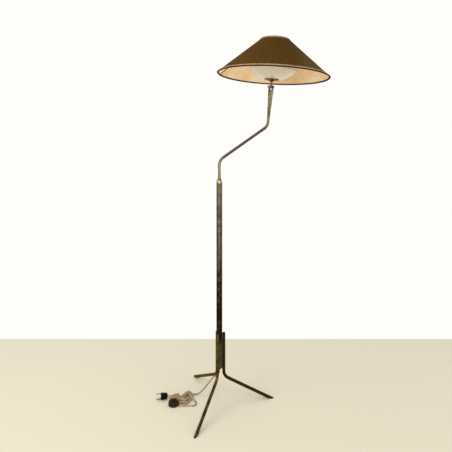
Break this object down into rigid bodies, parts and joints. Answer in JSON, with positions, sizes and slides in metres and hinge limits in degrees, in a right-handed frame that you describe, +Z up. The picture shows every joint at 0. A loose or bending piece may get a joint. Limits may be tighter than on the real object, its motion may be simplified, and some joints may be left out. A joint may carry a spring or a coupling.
{
  "type": "tripod floor lamp",
  "caption": "Tripod floor lamp with a round column, a cranked swivelling arm, and a tilting head with glass bowl and cone shade.",
  "frame": {"origin": "on the floor, under the middle of the standing lamp's box, measured without the flex, foot switch and plug", "axes": "+Z up, +X to the side the shade hangs over, -Y the front, from where the arm's crank is seen in full"},
  "size_m": [0.7408, 0.4798, 1.5706],
  "materials": {
    "dark_brass": "satin, darkened",
    "leg_brass": "satin, darkened",
    "aged_brass": "satin",
    "bright_brass": "polished",
    "steel": "satin",
    "dark_rubber": "matte",
    "fibre": "matte",
    "black_bakelite": "gloss",
    "brown_bakelite": "gloss",
    "opal_glass": "gloss",
    "bulb_glass": "gloss",
    "shade_cloth": "matte",
    "shade_parchment": "matte",
    "braid": "matte",
    "gold_flex": "matte"
  },
  "bodies": {
    "stand": {"column_tube": "dark_brass", "leg_right": "leg_brass", "leg_back": "leg_brass", "leg_front": "leg_brass", "column_end_plug": "aged_brass", "collar_screw": "aged_brass", "column_collar": "bright_brass", "switch_spring": "steel", "plug_pin_upper": "steel", "plug_pin_lower": "steel", "foot_plug_right": "dark_rubber", "foot_plug_back": "dark_rubber", "foot_plug_front": "dark_rubber", "guide_bush": "fibre", "cord_grommet": "black_bakelite", "plug_body": "black_bakelite", "switch_base": "brown_bakelite", "switch_cover": "brown_bakelite", "flex_in_column": "gold_flex", "cord_lead_in": "gold_flex", "cord_hank": "gold_flex", "cord_to_switch": "gold_flex", "cord_from_switch": "gold_flex", "cord_plug_hank": "gold_flex", "cord_to_plug": "gold_flex"},
    "arm": {"arm_tube": "aged_brass", "swivel_washer": "fibre", "swivel_ring": "aged_brass", "retaining_ring": "steel", "flex_in_arm": "gold_flex", "fork": "aged_brass", "pivot_screw": "aged_brass", "pivot_nut": "aged_brass", "friction_washer_right": "fibre", "friction_washer_left": "fibre"},
    "head": {"knuckle": "aged_brass", "stem": "aged_brass", "dish": "aged_brass", "bowl_felt": "dark_rubber", "glass_bowl": "opal_glass", "clamp_rubber": "dark_rubber", "clamp_nut": "aged_brass", "holder_bracket": "steel", "bracket_nut_lower": "aged_brass", "bracket_nut_upper": "aged_brass", "lampholder_right": "black_bakelite", "lampholder_left": "black_bakelite", "holder_nut_right": "steel", "holder_nut_left": "steel", "bulb_right": "bulb_glass", "bulb_left": "bulb_glass", "shade_cover": "shade_cloth", "shade_lining": "shade_parchment", "rim_wire": "steel", "rim_braid": "braid", "top_braid": "braid", "shade_spider": "steel", "spider_nut": "aged_brass", "finial": "bright_brass"},
    "switch_button": {"switch_button": "black_bakelite"}
  },
  "joints": [
    {"name": "arm_swivel", "type": "hinge", "parent": "stand", "child": "arm", "pos_m": [-0.17183, 0.00421, 0.95], "axis": [0, 0, 1], "range_deg": [-170, 170]},
    {"name": "head_tilt", "type": "hinge", "parent": "arm", "child": "head", "pos_m": [0.04942, 0.00421, 1.34665], "axis": [0.9962, 0, -0.0872], "range_deg": [-45, 45]},
    {"name": "switch_button_press", "type": "slide", "parent": "stand", "child": "switch_button", "axis": [0, 0, -1], "range_m": [0, 0.003], "stiffness_N_per_m": 800, "springref_m": -0.004, "deforming": ["switch_spring"]}
  ]
}
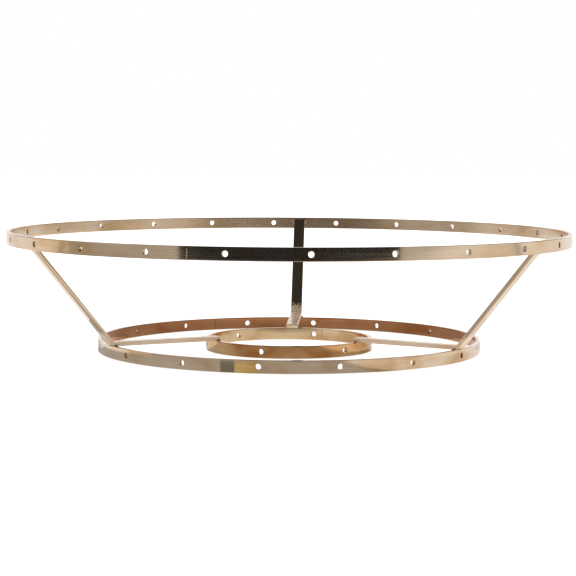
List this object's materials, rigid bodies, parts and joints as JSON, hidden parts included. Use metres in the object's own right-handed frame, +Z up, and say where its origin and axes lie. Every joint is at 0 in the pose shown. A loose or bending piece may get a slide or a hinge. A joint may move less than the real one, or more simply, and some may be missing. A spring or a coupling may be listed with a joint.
{
  "type": "wreath frame",
  "caption": "Tiered wreath frame: concentric rings of punched flat metal strip, the largest held above the others by bent struts welded to each ring.",
  "frame": {"origin": "on the frame's axis, at the level of the lower ring's lower edge", "axes": "+Z up along the rings' common axis; -Y towards the viewer of the front, with one strut at the back and one at each side"},
  "size_m": [0.4599, 0.46, 0.098],
  "materials": {
    "ring_strip": "champagne-gold plate over lengthwise brushed strip",
    "strut_strip": "champagne-gold plate over lengthwise brushed strip",
    "weld_bead": "champagne-gold plate over a rippled weld bead"
  },
  "bodies": {
    "root": {"top_ring": "ring_strip", "lower_ring": "ring_strip", "inner_ring": "ring_strip", "strut_back": "strut_strip", "strut_left": "strut_strip", "strut_right": "strut_strip", "top_weld_back": "weld_bead", "top_weld_left": "weld_bead", "top_weld_right": "weld_bead", "lower_weld_back": "weld_bead", "lower_weld_left": "weld_bead", "lower_weld_right": "weld_bead", "inner_weld_back": "weld_bead", "inner_weld_left": "weld_bead", "inner_weld_right": "weld_bead", "top_ring_seam": "weld_bead", "lower_ring_seam": "weld_bead", "inner_ring_seam": "weld_bead"}
  },
  "joints": []
}
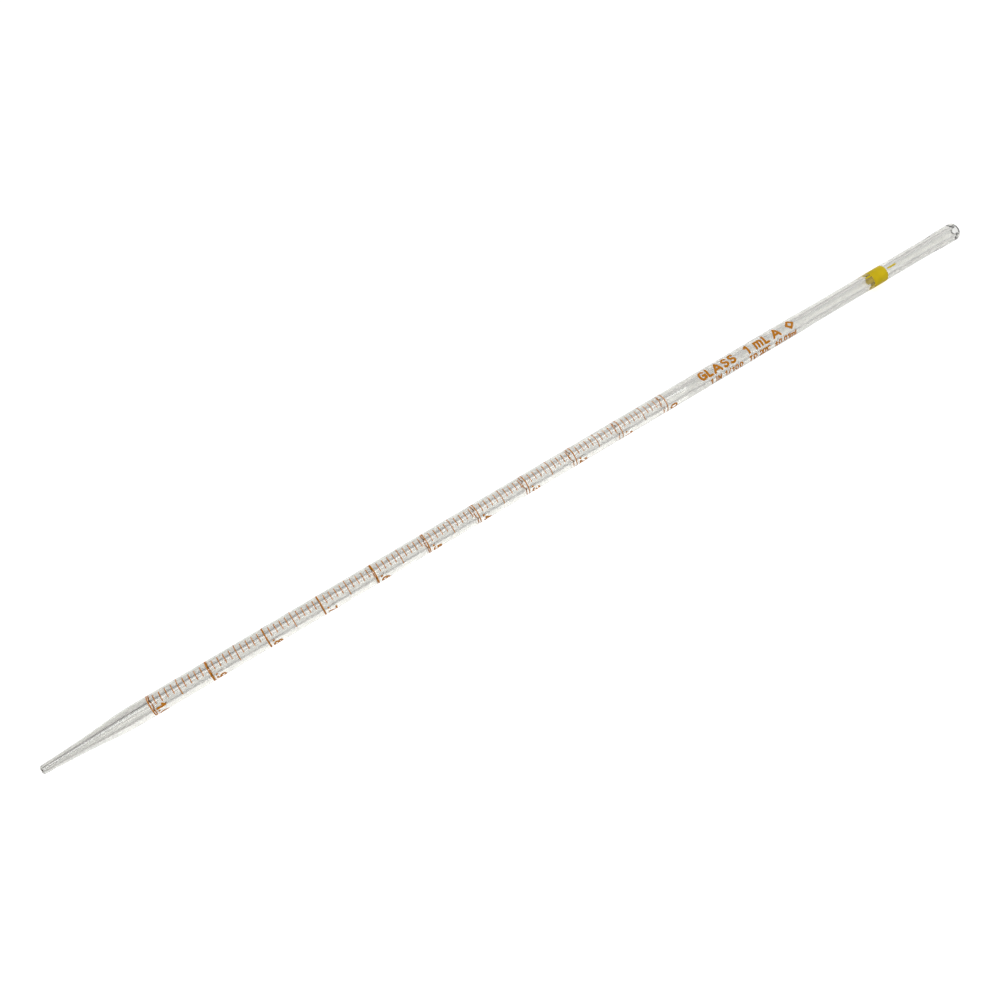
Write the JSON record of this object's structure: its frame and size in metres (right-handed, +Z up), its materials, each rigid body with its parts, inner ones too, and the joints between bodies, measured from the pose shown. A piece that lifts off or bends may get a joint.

Task to carry out -
Quote all of the entries verbatim.

Result below -
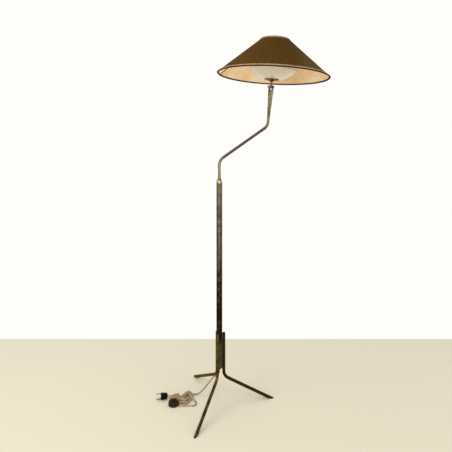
Break this object down into rigid bodies, parts and joints. Answer in JSON, with positions, sizes and slides in metres and hinge limits in degrees, in a right-handed frame that you describe, +Z up. The picture shows every joint at 0. A loose or bending piece may get a joint. Limits may be tighter than on the real object, its motion may be simplified, and some joints may be left out. A joint may carry a spring or a coupling.
{
  "type": "tripod floor lamp",
  "caption": "Tripod floor lamp with a round column, a cranked swivelling arm, and a tilting head with glass bowl and cone shade.",
  "frame": {"origin": "on the floor, under the middle of the standing lamp's box, measured without the flex, foot switch and plug", "axes": "+Z up, +X to the side the shade hangs over, -Y the front, from where the arm's crank is seen in full"},
  "size_m": [0.7408, 0.4798, 1.5706],
  "materials": {
    "dark_brass": "satin, darkened",
    "leg_brass": "satin, darkened",
    "aged_brass": "satin",
    "bright_brass": "polished",
    "steel": "satin",
    "dark_rubber": "matte",
    "fibre": "matte",
    "black_bakelite": "gloss",
    "brown_bakelite": "gloss",
    "opal_glass": "gloss",
    "bulb_glass": "gloss",
    "shade_cloth": "matte",
    "shade_parchment": "matte",
    "braid": "matte",
    "gold_flex": "matte"
  },
  "bodies": {
    "stand": {"column_tube": "dark_brass", "leg_right": "leg_brass", "leg_back": "leg_brass", "leg_front": "leg_brass", "column_end_plug": "aged_brass", "collar_screw": "aged_brass", "column_collar": "bright_brass", "switch_spring": "steel", "plug_pin_upper": "steel", "plug_pin_lower": "steel", "foot_plug_right": "dark_rubber", "foot_plug_back": "dark_rubber", "foot_plug_front": "dark_rubber", "guide_bush": "fibre", "cord_grommet": "black_bakelite", "plug_body": "black_bakelite", "switch_base": "brown_bakelite", "switch_cover": "brown_bakelite", "flex_in_column": "gold_flex", "cord_lead_in": "gold_flex", "cord_hank": "gold_flex", "cord_to_switch": "gold_flex", "cord_from_switch": "gold_flex", "cord_plug_hank": "gold_flex", "cord_to_plug": "gold_flex"},
    "arm": {"arm_tube": "aged_brass", "swivel_washer": "fibre", "swivel_ring": "aged_brass", "retaining_ring": "steel", "flex_in_arm": "gold_flex", "fork": "aged_brass", "pivot_screw": "aged_brass", "pivot_nut": "aged_brass", "friction_washer_right": "fibre", "friction_washer_left": "fibre"},
    "head": {"knuckle": "aged_brass", "stem": "aged_brass", "dish": "aged_brass", "bowl_felt": "dark_rubber", "glass_bowl": "opal_glass", "clamp_rubber": "dark_rubber", "clamp_nut": "aged_brass", "holder_bracket": "steel", "bracket_nut_lower": "aged_brass", "bracket_nut_upper": "aged_brass", "lampholder_right": "black_bakelite", "lampholder_left": "black_bakelite", "holder_nut_right": "steel", "holder_nut_left": "steel", "bulb_right": "bulb_glass", "bulb_left": "bulb_glass", "shade_cover": "shade_cloth", "shade_lining": "shade_parchment", "rim_wire": "steel", "rim_braid": "braid", "top_braid": "braid", "shade_spider": "steel", "spider_nut": "aged_brass", "finial": "bright_brass"},
    "switch_button": {"switch_button": "black_bakelite"}
  },
  "joints": [
    {"name": "arm_swivel", "type": "hinge", "parent": "stand", "child": "arm", "pos_m": [-0.17183, 0.00421, 0.95], "axis": [0, 0, 1], "range_deg": [-170, 170]},
    {"name": "head_tilt", "type": "hinge", "parent": "arm", "child": "head", "pos_m": [0.04942, 0.00421, 1.34665], "axis": [0.9962, 0, -0.0872], "range_deg": [-45, 45]},
    {"name": "switch_button_press", "type": "slide", "parent": "stand", "child": "switch_button", "axis": [0, 0, -1], "range_m": [0, 0.003], "stiffness_N_per_m": 800, "springref_m": -0.004, "deforming": ["switch_spring"]}
  ]
}
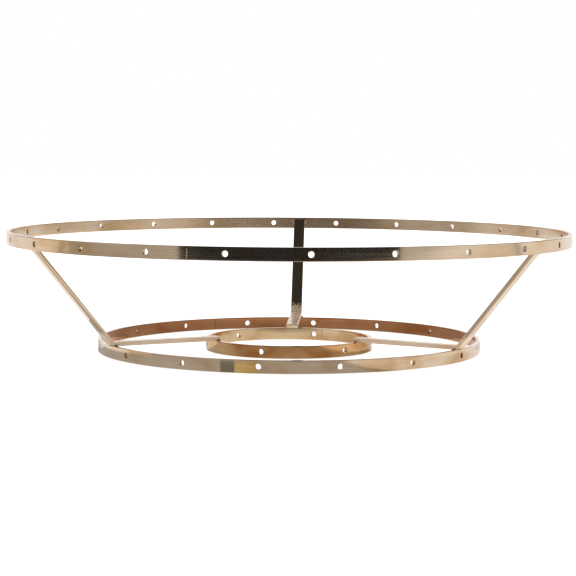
List this object's materials, rigid bodies, parts and joints as JSON, hidden parts included. Use metres in the object's own right-handed frame, +Z up, and say where its origin and axes lie. Every joint is at 0 in the pose shown. A loose or bending piece may get a slide or a hinge. A joint may move less than the real one, or more simply, and some may be missing. A spring or a coupling may be listed with a joint.
{
  "type": "wreath frame",
  "caption": "Tiered wreath frame: concentric rings of punched flat metal strip, the largest held above the others by bent struts welded to each ring.",
  "frame": {"origin": "on the frame's axis, at the level of the lower ring's lower edge", "axes": "+Z up along the rings' common axis; -Y towards the viewer of the front, with one strut at the back and one at each side"},
  "size_m": [0.4599, 0.46, 0.098],
  "materials": {
    "ring_strip": "champagne-gold plate over lengthwise brushed strip",
    "strut_strip": "champagne-gold plate over lengthwise brushed strip",
    "weld_bead": "champagne-gold plate over a rippled weld bead"
  },
  "bodies": {
    "root": {"top_ring": "ring_strip", "lower_ring": "ring_strip", "inner_ring": "ring_strip", "strut_back": "strut_strip", "strut_left": "strut_strip", "strut_right": "strut_strip", "top_weld_back": "weld_bead", "top_weld_left": "weld_bead", "top_weld_right": "weld_bead", "lower_weld_back": "weld_bead", "lower_weld_left": "weld_bead", "lower_weld_right": "weld_bead", "inner_weld_back": "weld_bead", "inner_weld_left": "weld_bead", "inner_weld_right": "weld_bead", "top_ring_seam": "weld_bead", "lower_ring_seam": "weld_bead", "inner_ring_seam": "weld_bead"}
  },
  "joints": []
}
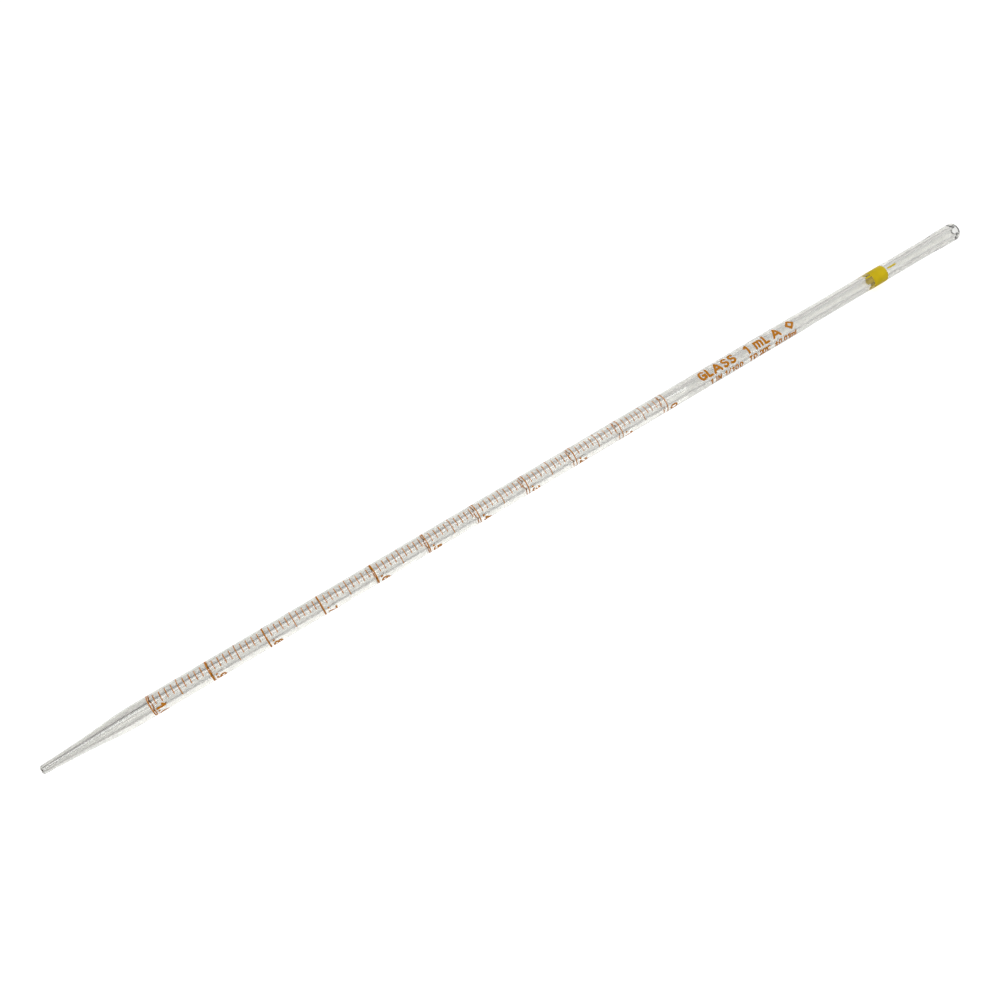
Write the JSON record of this object's structure: its frame and size in metres (right-handed, +Z up), its materials, each rigid body with its parts, inner ones too, and the joints between bodies, measured from the pose shown. A piece that lifts off or bends may get a joint.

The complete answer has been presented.